What you should do:
Identify the lines that contain the word "origin", then copy them.

Given data:
====
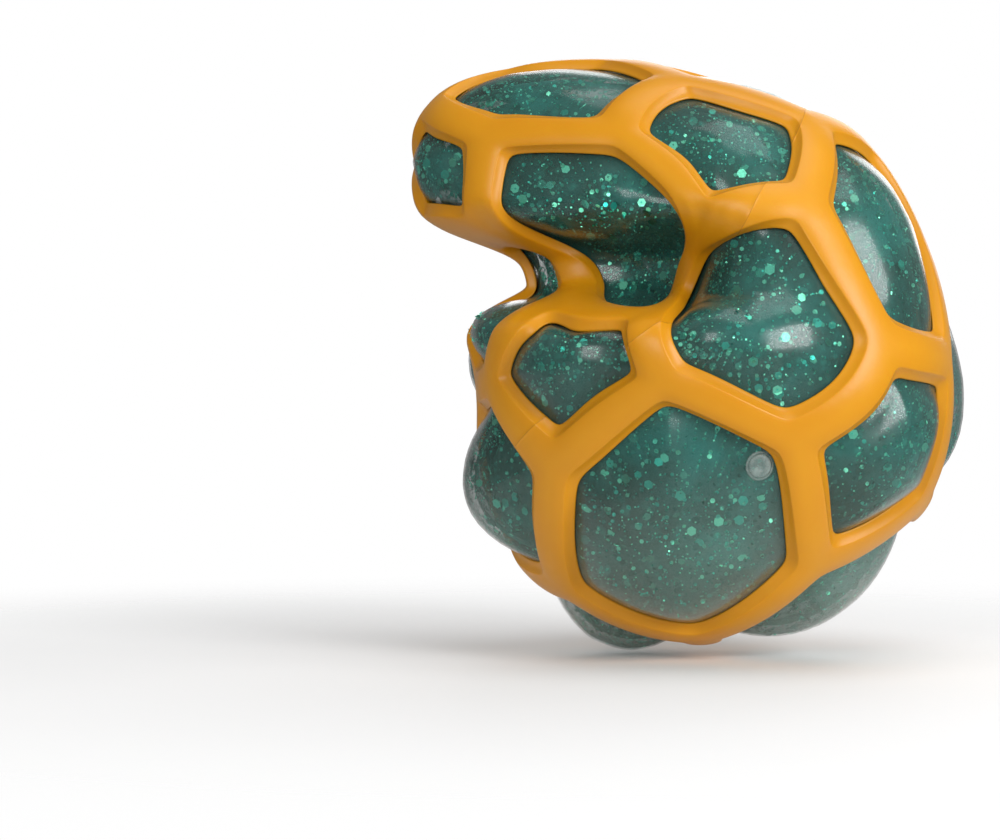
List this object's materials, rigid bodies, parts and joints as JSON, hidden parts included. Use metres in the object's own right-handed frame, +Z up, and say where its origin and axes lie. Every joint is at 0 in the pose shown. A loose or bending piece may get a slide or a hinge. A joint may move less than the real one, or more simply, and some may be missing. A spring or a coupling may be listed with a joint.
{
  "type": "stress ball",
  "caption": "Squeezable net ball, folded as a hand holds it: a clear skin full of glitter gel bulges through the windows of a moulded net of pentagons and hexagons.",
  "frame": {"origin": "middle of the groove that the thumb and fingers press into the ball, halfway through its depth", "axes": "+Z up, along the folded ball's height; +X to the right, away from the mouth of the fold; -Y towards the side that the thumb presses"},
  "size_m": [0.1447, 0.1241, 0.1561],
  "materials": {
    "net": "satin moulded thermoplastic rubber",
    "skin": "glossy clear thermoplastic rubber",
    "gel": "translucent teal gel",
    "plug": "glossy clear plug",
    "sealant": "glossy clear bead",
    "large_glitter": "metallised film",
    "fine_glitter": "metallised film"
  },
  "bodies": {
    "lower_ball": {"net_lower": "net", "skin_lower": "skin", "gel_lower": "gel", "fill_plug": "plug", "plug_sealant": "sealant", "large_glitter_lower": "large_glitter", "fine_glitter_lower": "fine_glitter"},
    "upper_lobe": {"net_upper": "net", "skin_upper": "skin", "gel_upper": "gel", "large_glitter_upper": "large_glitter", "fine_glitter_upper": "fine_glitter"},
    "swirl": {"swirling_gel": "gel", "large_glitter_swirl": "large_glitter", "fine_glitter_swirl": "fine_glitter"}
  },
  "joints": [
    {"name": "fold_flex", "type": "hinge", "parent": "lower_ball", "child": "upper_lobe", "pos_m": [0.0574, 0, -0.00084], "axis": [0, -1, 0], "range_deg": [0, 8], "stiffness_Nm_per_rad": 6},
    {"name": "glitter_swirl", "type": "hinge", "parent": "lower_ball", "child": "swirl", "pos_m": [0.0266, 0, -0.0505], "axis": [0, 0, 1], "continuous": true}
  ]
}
====
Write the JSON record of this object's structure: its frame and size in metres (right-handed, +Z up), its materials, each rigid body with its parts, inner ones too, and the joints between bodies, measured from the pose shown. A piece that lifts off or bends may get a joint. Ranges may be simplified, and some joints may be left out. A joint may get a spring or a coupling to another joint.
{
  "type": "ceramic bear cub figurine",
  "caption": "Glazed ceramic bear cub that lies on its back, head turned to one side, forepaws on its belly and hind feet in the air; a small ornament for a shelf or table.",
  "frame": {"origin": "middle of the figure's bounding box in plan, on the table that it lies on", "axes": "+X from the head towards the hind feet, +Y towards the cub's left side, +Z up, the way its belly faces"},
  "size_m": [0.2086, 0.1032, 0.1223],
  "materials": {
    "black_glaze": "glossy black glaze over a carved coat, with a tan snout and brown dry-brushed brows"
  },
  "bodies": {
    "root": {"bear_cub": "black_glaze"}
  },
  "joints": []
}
====
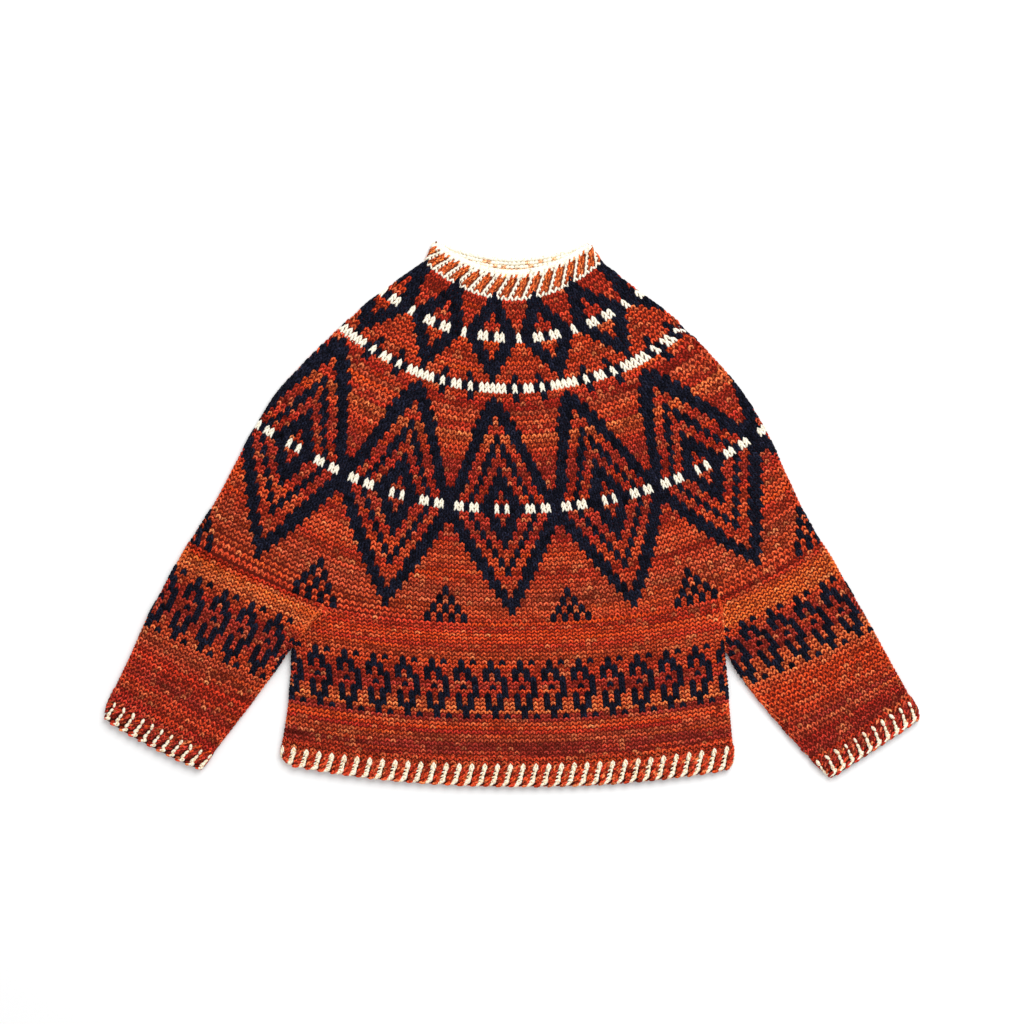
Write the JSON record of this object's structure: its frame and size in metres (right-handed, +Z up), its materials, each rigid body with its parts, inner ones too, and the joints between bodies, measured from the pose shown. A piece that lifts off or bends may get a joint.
====
Completed task:
List this object's materials, rigid bodies, parts and joints as JSON, hidden parts included. Use metres in the object's own right-handed frame, +Z up, and say where its origin and axes lie. Every joint is at 0 in the pose shown. A loose or bending piece may get a slide or a hinge. A joint may move less than the real one, or more simply, and some may be missing. A spring or a coupling may be listed with a joint.
  "frame": {"origin": "middle of the groove that the thumb and fingers press into the ball, halfway through its depth", "axes": "+Z up, along the folded ball's height; +X to the right, away from the mouth of the fold; -Y towards the side that the thumb presses"},
  "frame": {"origin": "middle of the figure's bounding box in plan, on the table that it lies on", "axes": "+X from the head towards the hind feet, +Y towards the cub's left side, +Z up, the way its belly faces"},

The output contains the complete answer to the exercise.